Riding the train in Kazakhstan is a great cross-section of the local populace. You never know just who you’ll end up sharing your space with. I’ve had experiences ranging from the enjoyable (a 14-year-old who was finally able to help me understand the Russian card game “Durak”) to the annoying (grandmothers pushing their unmarried grandsons on me) to the painful (drunk men who just won’t leave you alone.)
This last trip found me spending 27 hours surrounded by three very different “babushkas,” or grandmothers. They politely asked me about what I was doing in Kazakhstan, if I like it here, if I was married, and how much money I make; basically, the same questions everyone always asks. Then, they delved into their own conversations, leaving me to read my book in the corner and surreptitiously make completely biased and probably incorrect assumptions about them.
I started with their tea. Since we spent the whole time on the train either sleeping or drinking tea, you can understand that there was a lot of tea drinking going on. I formed a theory that each particular type of tea reflected on each (completely biased and probably incorrect) personality that I had formed for each woman.

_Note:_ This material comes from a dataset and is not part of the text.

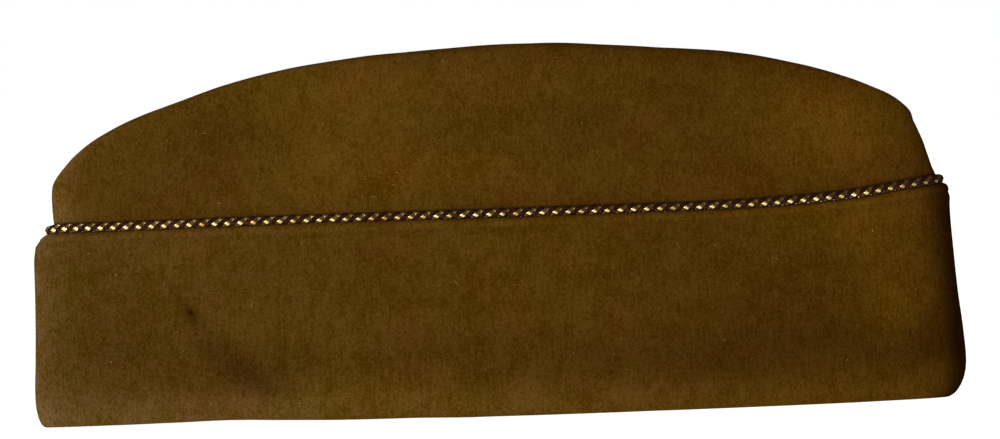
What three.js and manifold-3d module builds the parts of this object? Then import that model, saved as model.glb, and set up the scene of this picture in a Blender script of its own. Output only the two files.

The old Kazakh babushka across from me drank traditional Kazakh tea from a traditional Kazakh keshe, or handle-less tea cup. She took a handful of granular black tea and in a separate mug brewed a batch of very strong tea. Then, in her keshe, she poured a small amount of milk, a little of the strong black tea, and then filled the rest of the cup with boiled water. She must have downed at least 4 or 5 cups in each sitting. From this, I determined that she is a traditional woman who likes to maintain her Kazakh culture; she preferred to speak Kazakh rather than Russian, and kept her headscarf on the whole time.
The other babushka across from me was a Russian woman probably in her early 60s. She had an industrial metal mug that was probably from the mid-1960s. In it, she sprinkled loose green tea leaves. I connected this to her constant references to healthy eating and eastern medicine and decided that she was a health nut who loved to give other people advice about alternative medicine options.
The third babushka didn’t look more than 40, although she said she had several grandchildren. She was wearing a fashionable jacket under her fur coat. Her tea was also green, but she drank it from a brightly colored mug with two cubes of sugar. All day long, she only ate 2 cups of yogurt and a packet of instant oatmeal, plus at least 10 pieces of chocolate. Therefore, I judged her to be a fashionable fad-dieter who really needs to read a good nutrition handbook – or to listen to the too-readily offered advice of her fellow green tea drinking companion.
The food that was spread out during our meals was also a great excuse to make snap judgments that fit nicely into my stereotypes. “Kazakh Babushka” ate exactly what a traditional Kazakh matriarch should eat: chunks of boiled meat with the fat still clinging to it, boiled potatoes and bread. “Medical-Advice Babushka,” on the other hand, proved a bit hypocritical in her meal options. For breakfast, she had an entire half of a meat and onion pie. For lunch, she downed bread with caviar, potato salad and some sausage. And for dinner, she enjoyed fake crab straight out of the package. She offered me some, but I politely refused. (I did eat a piece of Kazakh Babushka’s potatoes, though, after she insisted that I eat some at least 5 times.)
Their topics of conversation, when I bothered to listen (they talked the entire train ride, except, of course, when they were sleeping, which was a significant portion of the day), were just as interesting as their food choices. They got into a lively debate about which region of Kazakhstan has the best tasting potatoes, decidedly concluding that it must be the north. They complained about the number of foreigners in Moscow, especially how many blacks there are. And they complained for at least an hour straight about how expensive medicines are, and how everything was so much better during the Soviet times because everything was free.
I wonder what completely biased and probably incorrect judgments they made about me? You can try, if you want: I drank rooibos tea and ate sausage with bread plus my grandmother’s dried apples that I got in my last package from home. (I also offered these to my train mates as a sign of solidarity, but they were all much more interested in the Ziploc bag than they were in my food.)